┌─ Material

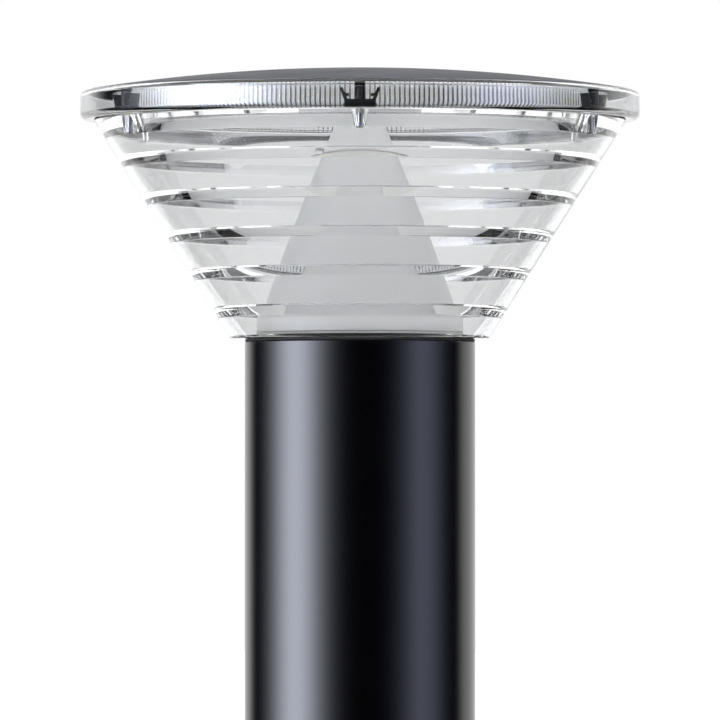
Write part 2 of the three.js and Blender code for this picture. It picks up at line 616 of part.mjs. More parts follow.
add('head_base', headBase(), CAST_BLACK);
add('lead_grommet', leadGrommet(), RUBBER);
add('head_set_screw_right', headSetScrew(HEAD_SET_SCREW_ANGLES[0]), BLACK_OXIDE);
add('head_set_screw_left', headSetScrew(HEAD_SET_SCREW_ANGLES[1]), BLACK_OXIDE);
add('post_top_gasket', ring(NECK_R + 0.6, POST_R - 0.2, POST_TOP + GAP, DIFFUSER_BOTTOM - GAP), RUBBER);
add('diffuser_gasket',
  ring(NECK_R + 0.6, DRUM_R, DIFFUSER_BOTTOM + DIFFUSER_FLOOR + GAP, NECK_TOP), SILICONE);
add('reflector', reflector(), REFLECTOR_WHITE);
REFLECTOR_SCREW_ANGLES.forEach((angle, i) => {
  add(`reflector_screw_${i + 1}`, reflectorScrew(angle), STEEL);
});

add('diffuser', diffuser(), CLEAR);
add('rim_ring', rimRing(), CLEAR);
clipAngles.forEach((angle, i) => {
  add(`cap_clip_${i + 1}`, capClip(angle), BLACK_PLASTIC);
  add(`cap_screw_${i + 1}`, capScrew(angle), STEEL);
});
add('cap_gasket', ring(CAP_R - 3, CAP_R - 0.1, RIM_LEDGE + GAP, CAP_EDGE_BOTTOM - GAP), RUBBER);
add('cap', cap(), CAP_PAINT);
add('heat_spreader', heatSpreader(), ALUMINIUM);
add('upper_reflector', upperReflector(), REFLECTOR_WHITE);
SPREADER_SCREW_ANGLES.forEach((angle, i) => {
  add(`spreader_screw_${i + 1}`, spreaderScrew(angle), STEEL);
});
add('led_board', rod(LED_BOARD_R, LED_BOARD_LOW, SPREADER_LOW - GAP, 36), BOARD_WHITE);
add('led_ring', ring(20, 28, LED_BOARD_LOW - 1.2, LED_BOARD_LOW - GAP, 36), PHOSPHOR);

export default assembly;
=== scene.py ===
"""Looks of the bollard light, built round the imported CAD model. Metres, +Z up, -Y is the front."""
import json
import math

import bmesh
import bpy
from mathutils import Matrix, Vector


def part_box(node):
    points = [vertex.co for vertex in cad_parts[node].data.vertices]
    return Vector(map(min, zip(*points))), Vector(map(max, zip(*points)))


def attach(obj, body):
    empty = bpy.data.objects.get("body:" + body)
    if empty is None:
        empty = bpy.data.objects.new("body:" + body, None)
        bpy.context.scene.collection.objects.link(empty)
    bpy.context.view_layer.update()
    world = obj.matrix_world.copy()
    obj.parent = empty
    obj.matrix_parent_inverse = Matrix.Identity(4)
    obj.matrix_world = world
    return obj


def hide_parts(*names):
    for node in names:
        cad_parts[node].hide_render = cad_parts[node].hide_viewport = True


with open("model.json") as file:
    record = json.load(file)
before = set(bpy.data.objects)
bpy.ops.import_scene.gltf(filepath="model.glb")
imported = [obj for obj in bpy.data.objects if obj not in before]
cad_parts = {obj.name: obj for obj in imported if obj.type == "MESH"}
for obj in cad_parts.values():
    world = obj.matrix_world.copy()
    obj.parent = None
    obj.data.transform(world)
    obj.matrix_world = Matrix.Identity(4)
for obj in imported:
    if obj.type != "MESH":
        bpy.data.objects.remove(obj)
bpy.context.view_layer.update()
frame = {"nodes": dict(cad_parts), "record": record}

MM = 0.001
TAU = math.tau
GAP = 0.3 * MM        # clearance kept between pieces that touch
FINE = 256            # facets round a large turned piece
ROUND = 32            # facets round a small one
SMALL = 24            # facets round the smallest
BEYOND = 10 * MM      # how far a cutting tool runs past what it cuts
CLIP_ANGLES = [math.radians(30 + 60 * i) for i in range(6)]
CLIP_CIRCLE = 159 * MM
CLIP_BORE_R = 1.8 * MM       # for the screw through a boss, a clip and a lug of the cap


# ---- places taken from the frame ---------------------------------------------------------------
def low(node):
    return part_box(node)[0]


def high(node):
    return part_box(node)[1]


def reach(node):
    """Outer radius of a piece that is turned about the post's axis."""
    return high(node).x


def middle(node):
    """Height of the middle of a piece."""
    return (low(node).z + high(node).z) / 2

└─

Exercise task — Output the complete data exactly as written.

Complete response —
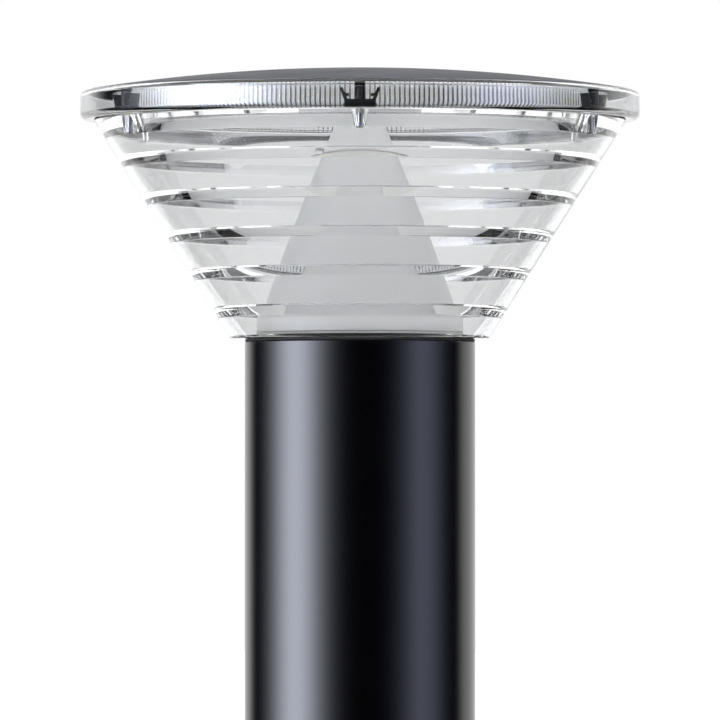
Write part 2 of the three.js and Blender code for this picture. It picks up at line 616 of part.mjs. More parts follow.
add('head_base', headBase(), CAST_BLACK);
add('lead_grommet', leadGrommet(), RUBBER);
add('head_set_screw_right', headSetScrew(HEAD_SET_SCREW_ANGLES[0]), BLACK_OXIDE);
add('head_set_screw_left', headSetScrew(HEAD_SET_SCREW_ANGLES[1]), BLACK_OXIDE);
add('post_top_gasket', ring(NECK_R + 0.6, POST_R - 0.2, POST_TOP + GAP, DIFFUSER_BOTTOM - GAP), RUBBER);
add('diffuser_gasket',
  ring(NECK_R + 0.6, DRUM_R, DIFFUSER_BOTTOM + DIFFUSER_FLOOR + GAP, NECK_TOP), SILICONE);
add('reflector', reflector(), REFLECTOR_WHITE);
REFLECTOR_SCREW_ANGLES.forEach((angle, i) => {
  add(`reflector_screw_${i + 1}`, reflectorScrew(angle), STEEL);
});

add('diffuser', diffuser(), CLEAR);
add('rim_ring', rimRing(), CLEAR);
clipAngles.forEach((angle, i) => {
  add(`cap_clip_${i + 1}`, capClip(angle), BLACK_PLASTIC);
  add(`cap_screw_${i + 1}`, capScrew(angle), STEEL);
});
add('cap_gasket', ring(CAP_R - 3, CAP_R - 0.1, RIM_LEDGE + GAP, CAP_EDGE_BOTTOM - GAP), RUBBER);
add('cap', cap(), CAP_PAINT);
add('heat_spreader', heatSpreader(), ALUMINIUM);
add('upper_reflector', upperReflector(), REFLECTOR_WHITE);
SPREADER_SCREW_ANGLES.forEach((angle, i) => {
  add(`spreader_screw_${i + 1}`, spreaderScrew(angle), STEEL);
});
add('led_board', rod(LED_BOARD_R, LED_BOARD_LOW, SPREADER_LOW - GAP, 36), BOARD_WHITE);
add('led_ring', ring(20, 28, LED_BOARD_LOW - 1.2, LED_BOARD_LOW - GAP, 36), PHOSPHOR);

export default assembly;
=== scene.py ===
"""Looks of the bollard light, built round the imported CAD model. Metres, +Z up, -Y is the front."""
import json
import math

import bmesh
import bpy
from mathutils import Matrix, Vector


def part_box(node):
    points = [vertex.co for vertex in cad_parts[node].data.vertices]
    return Vector(map(min, zip(*points))), Vector(map(max, zip(*points)))


def attach(obj, body):
    empty = bpy.data.objects.get("body:" + body)
    if empty is None:
        empty = bpy.data.objects.new("body:" + body, None)
        bpy.context.scene.collection.objects.link(empty)
    bpy.context.view_layer.update()
    world = obj.matrix_world.copy()
    obj.parent = empty
    obj.matrix_parent_inverse = Matrix.Identity(4)
    obj.matrix_world = world
    return obj


def hide_parts(*names):
    for node in names:
        cad_parts[node].hide_render = cad_parts[node].hide_viewport = True


with open("model.json") as file:
    record = json.load(file)
before = set(bpy.data.objects)
bpy.ops.import_scene.gltf(filepath="model.glb")
imported = [obj for obj in bpy.data.objects if obj not in before]
cad_parts = {obj.name: obj for obj in imported if obj.type == "MESH"}
for obj in cad_parts.values():
    world = obj.matrix_world.copy()
    obj.parent = None
    obj.data.transform(world)
    obj.matrix_world = Matrix.Identity(4)
for obj in imported:
    if obj.type != "MESH":
        bpy.data.objects.remove(obj)
bpy.context.view_layer.update()
frame = {"nodes": dict(cad_parts), "record": record}

MM = 0.001
TAU = math.tau
GAP = 0.3 * MM        # clearance kept between pieces that touch
FINE = 256            # facets round a large turned piece
ROUND = 32            # facets round a small one
SMALL = 24            # facets round the smallest
BEYOND = 10 * MM      # how far a cutting tool runs past what it cuts
CLIP_ANGLES = [math.radians(30 + 60 * i) for i in range(6)]
CLIP_CIRCLE = 159 * MM
CLIP_BORE_R = 1.8 * MM       # for the screw through a boss, a clip and a lug of the cap


# ---- places taken from the frame ---------------------------------------------------------------
def low(node):
    return part_box(node)[0]


def high(node):
    return part_box(node)[1]


def reach(node):
    """Outer radius of a piece that is turned about the post's axis."""
    return high(node).x


def middle(node):
    """Height of the middle of a piece."""
    return (low(node).z + high(node).z) / 2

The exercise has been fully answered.